[Object modeling scripts]
-=-=-
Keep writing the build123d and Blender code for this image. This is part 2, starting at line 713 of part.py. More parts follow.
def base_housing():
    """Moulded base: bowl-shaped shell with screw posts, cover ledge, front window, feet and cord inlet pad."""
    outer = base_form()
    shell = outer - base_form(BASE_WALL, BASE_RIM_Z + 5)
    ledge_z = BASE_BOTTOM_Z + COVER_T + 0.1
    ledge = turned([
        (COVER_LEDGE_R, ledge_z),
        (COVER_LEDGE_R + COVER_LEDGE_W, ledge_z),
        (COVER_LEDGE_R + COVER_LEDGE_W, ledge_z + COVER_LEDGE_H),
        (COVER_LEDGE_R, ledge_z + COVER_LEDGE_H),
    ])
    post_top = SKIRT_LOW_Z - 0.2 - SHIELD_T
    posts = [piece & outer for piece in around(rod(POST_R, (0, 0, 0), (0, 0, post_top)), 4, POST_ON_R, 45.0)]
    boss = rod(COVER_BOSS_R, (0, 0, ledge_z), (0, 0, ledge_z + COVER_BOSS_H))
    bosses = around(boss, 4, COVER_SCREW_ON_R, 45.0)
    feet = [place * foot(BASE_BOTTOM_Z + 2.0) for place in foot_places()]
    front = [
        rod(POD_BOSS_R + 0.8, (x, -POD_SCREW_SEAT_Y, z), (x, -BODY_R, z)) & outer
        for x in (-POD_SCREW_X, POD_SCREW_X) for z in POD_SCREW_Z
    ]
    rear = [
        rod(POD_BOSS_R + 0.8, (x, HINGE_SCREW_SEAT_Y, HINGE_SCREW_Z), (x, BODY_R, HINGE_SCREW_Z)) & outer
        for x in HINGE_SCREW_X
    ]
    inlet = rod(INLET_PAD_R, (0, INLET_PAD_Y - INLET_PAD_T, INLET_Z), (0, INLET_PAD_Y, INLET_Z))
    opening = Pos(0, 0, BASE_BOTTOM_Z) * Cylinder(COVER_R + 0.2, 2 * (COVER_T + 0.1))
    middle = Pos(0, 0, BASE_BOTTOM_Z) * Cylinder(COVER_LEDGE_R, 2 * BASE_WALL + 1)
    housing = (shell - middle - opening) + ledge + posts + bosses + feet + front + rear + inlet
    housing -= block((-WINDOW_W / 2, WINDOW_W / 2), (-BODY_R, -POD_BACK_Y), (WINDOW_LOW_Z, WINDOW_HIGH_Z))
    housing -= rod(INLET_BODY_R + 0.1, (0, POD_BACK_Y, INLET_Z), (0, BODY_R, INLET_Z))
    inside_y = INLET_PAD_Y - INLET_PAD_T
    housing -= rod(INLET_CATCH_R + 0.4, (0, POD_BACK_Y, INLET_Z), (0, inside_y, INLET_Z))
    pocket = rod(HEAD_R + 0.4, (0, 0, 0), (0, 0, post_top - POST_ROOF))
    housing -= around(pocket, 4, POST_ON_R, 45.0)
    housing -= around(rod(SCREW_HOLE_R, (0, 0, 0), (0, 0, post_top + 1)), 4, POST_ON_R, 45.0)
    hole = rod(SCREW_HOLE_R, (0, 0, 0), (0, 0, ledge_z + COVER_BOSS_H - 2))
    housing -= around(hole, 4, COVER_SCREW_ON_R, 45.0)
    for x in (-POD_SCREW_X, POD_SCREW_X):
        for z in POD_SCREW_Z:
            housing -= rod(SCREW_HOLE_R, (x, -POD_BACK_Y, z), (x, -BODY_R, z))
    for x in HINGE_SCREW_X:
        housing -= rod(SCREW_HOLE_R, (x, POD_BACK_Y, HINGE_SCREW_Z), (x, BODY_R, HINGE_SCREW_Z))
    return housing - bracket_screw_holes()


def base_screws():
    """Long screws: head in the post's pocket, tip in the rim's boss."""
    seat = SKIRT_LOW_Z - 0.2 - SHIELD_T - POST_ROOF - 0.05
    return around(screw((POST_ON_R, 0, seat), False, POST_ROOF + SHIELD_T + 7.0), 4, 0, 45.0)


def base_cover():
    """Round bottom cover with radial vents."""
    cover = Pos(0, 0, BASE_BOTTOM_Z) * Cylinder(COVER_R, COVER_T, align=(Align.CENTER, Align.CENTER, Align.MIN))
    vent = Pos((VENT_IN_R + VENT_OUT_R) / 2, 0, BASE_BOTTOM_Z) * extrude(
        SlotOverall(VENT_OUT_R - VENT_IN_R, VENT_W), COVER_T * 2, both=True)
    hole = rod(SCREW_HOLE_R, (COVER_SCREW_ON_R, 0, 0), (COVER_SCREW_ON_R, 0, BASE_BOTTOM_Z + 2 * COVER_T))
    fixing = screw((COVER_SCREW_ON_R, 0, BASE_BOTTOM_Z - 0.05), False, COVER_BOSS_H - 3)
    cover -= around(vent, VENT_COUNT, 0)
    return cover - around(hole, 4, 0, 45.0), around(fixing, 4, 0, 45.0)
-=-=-
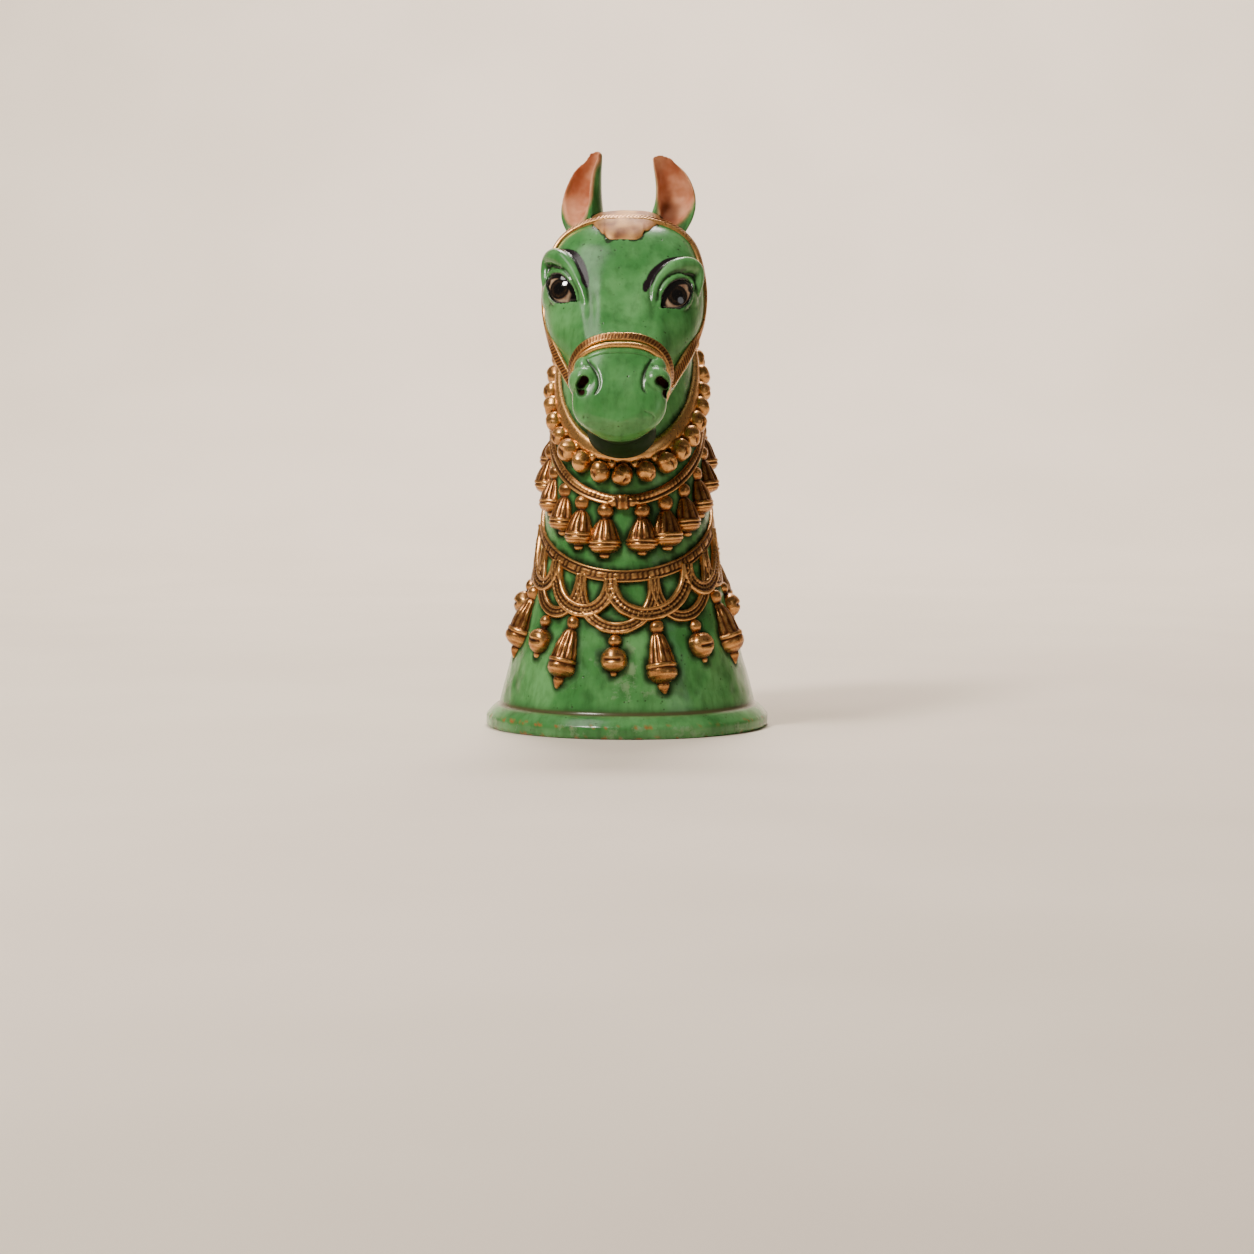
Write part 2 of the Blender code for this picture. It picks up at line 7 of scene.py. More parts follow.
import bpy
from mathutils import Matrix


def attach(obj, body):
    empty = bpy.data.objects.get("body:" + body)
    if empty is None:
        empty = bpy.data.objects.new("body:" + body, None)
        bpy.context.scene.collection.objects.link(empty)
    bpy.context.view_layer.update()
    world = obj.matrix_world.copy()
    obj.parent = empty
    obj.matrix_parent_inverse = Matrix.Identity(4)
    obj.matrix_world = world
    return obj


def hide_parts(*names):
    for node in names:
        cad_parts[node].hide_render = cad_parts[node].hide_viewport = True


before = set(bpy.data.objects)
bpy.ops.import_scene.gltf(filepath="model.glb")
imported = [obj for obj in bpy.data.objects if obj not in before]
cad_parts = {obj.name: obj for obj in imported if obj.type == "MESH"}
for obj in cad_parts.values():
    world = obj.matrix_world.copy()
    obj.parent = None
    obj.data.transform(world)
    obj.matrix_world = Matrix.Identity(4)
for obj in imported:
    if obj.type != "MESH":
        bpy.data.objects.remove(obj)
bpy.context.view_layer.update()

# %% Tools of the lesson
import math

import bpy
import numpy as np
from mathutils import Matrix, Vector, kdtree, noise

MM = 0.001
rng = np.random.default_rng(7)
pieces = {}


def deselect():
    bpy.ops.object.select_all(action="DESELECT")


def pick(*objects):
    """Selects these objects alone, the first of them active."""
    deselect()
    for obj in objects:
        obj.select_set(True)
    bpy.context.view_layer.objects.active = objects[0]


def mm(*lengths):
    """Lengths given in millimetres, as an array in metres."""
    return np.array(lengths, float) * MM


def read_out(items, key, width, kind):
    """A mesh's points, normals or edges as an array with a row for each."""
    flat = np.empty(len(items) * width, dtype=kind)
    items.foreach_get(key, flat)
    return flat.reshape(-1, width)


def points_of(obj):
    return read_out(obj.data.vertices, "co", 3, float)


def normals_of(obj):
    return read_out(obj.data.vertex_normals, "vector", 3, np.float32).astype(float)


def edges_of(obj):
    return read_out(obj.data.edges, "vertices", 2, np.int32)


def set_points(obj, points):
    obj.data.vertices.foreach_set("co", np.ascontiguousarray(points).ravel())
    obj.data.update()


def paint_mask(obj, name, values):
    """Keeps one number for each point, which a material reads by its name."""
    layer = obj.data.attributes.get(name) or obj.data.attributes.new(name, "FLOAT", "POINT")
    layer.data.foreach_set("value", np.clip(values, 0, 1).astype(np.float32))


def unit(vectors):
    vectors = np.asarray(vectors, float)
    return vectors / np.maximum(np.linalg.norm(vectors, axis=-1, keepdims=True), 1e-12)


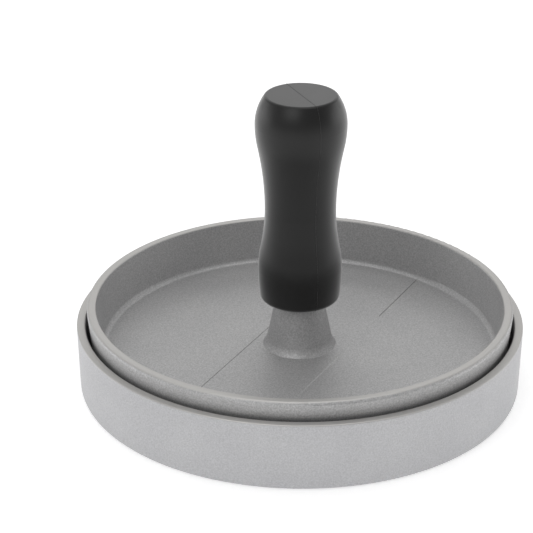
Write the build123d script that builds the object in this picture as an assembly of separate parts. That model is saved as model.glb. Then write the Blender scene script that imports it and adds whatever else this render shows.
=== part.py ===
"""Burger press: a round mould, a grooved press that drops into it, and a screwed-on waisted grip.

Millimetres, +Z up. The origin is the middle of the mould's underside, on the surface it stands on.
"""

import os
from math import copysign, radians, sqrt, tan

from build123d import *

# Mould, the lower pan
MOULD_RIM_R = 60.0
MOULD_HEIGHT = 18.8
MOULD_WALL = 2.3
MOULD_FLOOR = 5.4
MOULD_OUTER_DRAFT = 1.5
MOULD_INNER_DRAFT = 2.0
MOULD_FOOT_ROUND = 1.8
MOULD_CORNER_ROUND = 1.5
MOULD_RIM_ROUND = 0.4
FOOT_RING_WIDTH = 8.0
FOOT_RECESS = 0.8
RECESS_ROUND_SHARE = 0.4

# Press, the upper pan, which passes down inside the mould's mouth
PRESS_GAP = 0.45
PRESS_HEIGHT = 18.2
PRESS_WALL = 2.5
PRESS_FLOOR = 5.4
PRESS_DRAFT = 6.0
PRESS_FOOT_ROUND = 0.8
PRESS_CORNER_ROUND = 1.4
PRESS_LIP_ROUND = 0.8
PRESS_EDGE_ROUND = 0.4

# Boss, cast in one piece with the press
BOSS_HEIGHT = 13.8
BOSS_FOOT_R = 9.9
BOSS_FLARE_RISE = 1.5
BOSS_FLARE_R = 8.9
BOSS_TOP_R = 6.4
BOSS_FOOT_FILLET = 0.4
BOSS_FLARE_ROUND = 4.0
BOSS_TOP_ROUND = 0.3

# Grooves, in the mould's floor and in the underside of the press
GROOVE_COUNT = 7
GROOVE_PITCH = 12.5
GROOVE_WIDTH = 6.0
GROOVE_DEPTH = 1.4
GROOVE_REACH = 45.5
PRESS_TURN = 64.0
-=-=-
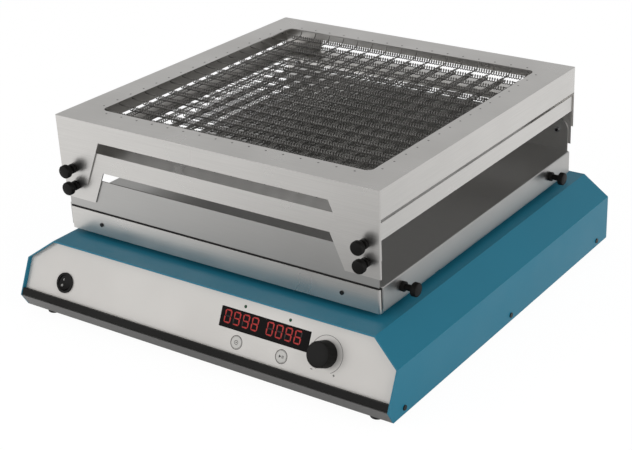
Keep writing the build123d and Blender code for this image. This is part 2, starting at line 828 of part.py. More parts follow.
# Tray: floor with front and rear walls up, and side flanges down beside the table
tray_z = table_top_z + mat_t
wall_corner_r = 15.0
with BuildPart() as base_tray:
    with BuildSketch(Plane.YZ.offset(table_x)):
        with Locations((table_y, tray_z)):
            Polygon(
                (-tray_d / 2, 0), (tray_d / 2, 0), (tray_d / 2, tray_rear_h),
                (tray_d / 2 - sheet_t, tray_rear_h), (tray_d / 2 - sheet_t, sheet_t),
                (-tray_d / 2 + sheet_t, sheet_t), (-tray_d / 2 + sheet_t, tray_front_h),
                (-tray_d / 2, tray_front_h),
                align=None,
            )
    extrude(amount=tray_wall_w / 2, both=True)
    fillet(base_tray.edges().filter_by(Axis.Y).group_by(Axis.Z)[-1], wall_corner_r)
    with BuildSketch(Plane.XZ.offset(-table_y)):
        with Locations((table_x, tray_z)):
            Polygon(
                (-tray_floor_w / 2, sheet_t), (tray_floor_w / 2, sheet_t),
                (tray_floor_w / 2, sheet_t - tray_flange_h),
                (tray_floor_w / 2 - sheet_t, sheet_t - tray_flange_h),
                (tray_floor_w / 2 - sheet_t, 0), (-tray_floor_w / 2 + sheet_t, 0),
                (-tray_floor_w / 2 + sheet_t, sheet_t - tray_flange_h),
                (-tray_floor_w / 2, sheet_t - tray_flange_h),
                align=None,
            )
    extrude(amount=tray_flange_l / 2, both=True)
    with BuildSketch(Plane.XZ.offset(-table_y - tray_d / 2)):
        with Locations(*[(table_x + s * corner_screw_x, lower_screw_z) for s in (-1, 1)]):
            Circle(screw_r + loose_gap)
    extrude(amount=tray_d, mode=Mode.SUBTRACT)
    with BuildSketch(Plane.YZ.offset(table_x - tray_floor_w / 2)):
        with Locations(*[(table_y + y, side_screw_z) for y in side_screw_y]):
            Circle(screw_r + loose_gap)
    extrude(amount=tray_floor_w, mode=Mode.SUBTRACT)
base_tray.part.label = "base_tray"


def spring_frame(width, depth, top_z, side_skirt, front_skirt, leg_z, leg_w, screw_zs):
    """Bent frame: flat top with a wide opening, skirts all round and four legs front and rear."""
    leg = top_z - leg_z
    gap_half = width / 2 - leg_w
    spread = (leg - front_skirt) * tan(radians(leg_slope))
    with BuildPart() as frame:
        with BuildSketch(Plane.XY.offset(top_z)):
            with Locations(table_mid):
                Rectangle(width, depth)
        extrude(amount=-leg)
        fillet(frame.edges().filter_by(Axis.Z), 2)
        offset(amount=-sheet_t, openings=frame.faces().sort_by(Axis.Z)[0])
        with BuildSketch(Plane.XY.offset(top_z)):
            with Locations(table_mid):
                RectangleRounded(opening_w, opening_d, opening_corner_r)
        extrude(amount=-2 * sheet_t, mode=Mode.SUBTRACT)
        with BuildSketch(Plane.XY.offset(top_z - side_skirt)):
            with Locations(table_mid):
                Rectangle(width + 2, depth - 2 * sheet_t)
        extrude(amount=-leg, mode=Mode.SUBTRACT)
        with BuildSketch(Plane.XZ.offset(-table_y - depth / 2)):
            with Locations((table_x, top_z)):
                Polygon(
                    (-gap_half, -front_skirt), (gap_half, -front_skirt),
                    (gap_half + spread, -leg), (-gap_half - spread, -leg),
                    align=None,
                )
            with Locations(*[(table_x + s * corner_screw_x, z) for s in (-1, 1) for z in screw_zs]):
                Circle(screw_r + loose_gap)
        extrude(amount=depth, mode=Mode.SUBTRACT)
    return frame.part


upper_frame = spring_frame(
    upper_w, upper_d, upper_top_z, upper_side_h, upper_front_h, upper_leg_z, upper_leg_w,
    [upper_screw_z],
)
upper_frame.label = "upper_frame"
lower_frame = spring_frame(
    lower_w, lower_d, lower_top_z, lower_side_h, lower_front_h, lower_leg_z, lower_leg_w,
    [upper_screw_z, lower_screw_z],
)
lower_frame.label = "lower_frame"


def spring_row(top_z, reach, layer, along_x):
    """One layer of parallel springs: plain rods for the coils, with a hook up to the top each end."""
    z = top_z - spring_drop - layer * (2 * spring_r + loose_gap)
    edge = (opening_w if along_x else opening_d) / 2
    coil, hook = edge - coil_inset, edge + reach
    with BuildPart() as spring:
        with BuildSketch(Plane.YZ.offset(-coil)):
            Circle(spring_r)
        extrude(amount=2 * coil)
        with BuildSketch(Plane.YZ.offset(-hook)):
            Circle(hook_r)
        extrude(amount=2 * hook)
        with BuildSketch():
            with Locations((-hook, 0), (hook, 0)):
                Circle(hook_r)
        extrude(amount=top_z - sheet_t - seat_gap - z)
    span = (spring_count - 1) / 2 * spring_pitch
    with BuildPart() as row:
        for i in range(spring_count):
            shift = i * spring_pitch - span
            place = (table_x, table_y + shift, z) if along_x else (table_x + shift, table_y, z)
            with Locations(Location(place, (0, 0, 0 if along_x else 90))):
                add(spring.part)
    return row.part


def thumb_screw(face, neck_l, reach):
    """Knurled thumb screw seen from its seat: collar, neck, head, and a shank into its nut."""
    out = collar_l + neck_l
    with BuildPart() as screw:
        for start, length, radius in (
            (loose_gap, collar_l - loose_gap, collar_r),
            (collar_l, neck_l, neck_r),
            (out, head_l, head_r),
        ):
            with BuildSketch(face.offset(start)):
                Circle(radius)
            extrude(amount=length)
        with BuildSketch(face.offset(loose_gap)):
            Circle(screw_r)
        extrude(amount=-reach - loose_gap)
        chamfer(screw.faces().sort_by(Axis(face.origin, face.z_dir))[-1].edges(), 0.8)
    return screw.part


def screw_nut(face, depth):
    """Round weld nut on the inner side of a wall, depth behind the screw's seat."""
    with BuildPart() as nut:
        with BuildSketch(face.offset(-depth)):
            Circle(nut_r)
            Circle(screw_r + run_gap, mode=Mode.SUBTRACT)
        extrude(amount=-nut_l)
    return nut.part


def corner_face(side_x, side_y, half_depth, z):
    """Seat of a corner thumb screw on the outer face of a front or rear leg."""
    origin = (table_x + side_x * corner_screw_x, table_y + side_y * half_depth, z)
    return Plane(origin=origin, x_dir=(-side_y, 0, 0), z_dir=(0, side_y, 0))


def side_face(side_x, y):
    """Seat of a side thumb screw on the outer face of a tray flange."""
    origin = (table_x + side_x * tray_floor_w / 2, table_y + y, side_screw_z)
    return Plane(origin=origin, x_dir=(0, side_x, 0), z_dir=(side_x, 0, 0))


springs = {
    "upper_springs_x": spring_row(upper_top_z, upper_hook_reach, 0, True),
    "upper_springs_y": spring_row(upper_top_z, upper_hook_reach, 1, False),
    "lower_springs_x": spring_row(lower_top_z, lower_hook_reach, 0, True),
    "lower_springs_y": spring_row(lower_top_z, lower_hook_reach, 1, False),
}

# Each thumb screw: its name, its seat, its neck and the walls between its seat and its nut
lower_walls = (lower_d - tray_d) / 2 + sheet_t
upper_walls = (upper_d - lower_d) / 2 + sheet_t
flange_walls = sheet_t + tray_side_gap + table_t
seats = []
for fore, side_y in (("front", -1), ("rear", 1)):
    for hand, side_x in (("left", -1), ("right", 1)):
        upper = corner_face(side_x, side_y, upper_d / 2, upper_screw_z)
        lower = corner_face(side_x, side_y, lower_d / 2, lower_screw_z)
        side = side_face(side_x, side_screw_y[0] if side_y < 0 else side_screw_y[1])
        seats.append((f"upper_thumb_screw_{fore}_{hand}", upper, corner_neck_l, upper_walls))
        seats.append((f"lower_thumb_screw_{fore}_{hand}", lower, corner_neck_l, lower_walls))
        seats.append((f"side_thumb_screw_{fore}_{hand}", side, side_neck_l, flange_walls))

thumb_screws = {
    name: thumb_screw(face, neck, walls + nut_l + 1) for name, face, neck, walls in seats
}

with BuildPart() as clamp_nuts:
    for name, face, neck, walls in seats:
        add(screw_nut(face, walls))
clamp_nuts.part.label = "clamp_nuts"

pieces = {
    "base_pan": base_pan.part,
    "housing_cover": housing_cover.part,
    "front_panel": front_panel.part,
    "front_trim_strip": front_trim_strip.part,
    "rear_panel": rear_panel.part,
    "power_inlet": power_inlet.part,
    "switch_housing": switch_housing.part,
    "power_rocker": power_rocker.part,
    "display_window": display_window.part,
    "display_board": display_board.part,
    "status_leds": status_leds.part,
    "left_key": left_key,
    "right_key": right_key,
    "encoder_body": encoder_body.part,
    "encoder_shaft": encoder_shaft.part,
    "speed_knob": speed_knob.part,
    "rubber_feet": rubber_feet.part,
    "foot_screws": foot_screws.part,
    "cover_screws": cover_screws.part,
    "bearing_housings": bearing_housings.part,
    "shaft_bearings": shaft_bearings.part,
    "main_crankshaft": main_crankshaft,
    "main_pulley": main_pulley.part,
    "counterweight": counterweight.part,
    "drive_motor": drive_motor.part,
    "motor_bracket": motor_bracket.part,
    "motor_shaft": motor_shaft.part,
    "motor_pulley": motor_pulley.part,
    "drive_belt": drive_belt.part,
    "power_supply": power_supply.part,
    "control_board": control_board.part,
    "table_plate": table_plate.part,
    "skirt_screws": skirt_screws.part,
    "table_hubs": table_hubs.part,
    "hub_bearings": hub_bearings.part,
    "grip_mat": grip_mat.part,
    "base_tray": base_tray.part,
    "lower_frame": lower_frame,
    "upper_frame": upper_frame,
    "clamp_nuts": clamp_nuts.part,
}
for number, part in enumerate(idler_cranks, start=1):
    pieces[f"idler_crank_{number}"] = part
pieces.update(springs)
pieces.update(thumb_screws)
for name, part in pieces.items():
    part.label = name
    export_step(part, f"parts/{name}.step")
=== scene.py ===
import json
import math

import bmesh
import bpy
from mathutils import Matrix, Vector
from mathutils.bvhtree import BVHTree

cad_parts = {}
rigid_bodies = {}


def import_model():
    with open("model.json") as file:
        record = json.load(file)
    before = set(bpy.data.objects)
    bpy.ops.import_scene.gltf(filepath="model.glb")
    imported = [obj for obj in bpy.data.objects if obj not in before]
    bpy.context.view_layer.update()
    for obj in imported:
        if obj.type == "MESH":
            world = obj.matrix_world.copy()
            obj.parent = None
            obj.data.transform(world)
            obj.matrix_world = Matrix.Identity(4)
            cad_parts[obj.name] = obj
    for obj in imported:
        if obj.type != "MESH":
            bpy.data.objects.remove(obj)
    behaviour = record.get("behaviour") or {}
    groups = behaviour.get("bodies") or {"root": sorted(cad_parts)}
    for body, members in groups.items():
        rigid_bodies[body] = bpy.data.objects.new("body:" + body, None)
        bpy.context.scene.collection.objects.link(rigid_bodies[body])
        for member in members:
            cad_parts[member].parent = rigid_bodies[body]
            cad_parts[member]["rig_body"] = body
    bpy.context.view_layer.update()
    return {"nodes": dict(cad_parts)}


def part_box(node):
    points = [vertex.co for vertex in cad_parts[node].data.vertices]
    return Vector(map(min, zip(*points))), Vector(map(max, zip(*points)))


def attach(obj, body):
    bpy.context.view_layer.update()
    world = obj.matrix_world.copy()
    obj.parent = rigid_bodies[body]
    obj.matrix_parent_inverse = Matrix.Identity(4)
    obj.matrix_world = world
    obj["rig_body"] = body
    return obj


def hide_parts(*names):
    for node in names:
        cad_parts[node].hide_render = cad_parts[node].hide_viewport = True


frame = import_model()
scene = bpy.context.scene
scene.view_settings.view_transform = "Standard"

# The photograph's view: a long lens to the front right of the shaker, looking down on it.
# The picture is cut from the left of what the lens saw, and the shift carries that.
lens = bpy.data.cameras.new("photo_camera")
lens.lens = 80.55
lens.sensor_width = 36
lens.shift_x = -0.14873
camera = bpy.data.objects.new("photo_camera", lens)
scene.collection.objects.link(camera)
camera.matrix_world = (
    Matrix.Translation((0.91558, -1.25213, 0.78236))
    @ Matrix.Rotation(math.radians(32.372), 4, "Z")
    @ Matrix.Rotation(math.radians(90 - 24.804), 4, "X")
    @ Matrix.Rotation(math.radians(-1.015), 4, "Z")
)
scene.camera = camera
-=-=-
Requirements:
Go back over the listing above and copy exactly the lines that begin at the line with "for name, part" and stop after the line with "bpy.context.scene.collection.objects.link(rigid_bodies[body])"; leave out every other line.

Written answer:
for name, part in pieces.items():
    part.label = name
    export_step(part, f"parts/{name}.step")
=== scene.py ===
import json
import math

import bmesh
import bpy
from mathutils import Matrix, Vector
from mathutils.bvhtree import BVHTree

cad_parts = {}
rigid_bodies = {}


def import_model():
    with open("model.json") as file:
        record = json.load(file)
    before = set(bpy.data.objects)
    bpy.ops.import_scene.gltf(filepath="model.glb")
    imported = [obj for obj in bpy.data.objects if obj not in before]
    bpy.context.view_layer.update()
    for obj in imported:
        if obj.type == "MESH":
            world = obj.matrix_world.copy()
            obj.parent = None
            obj.data.transform(world)
            obj.matrix_world = Matrix.Identity(4)
            cad_parts[obj.name] = obj
    for obj in imported:
        if obj.type != "MESH":
            bpy.data.objects.remove(obj)
    behaviour = record.get("behaviour") or {}
    groups = behaviour.get("bodies") or {"root": sorted(cad_parts)}
    for body, members in groups.items():
        rigid_bodies[body] = bpy.data.objects.new("body:" + body, None)
        bpy.context.scene.collection.objects.link(rigid_bodies[body])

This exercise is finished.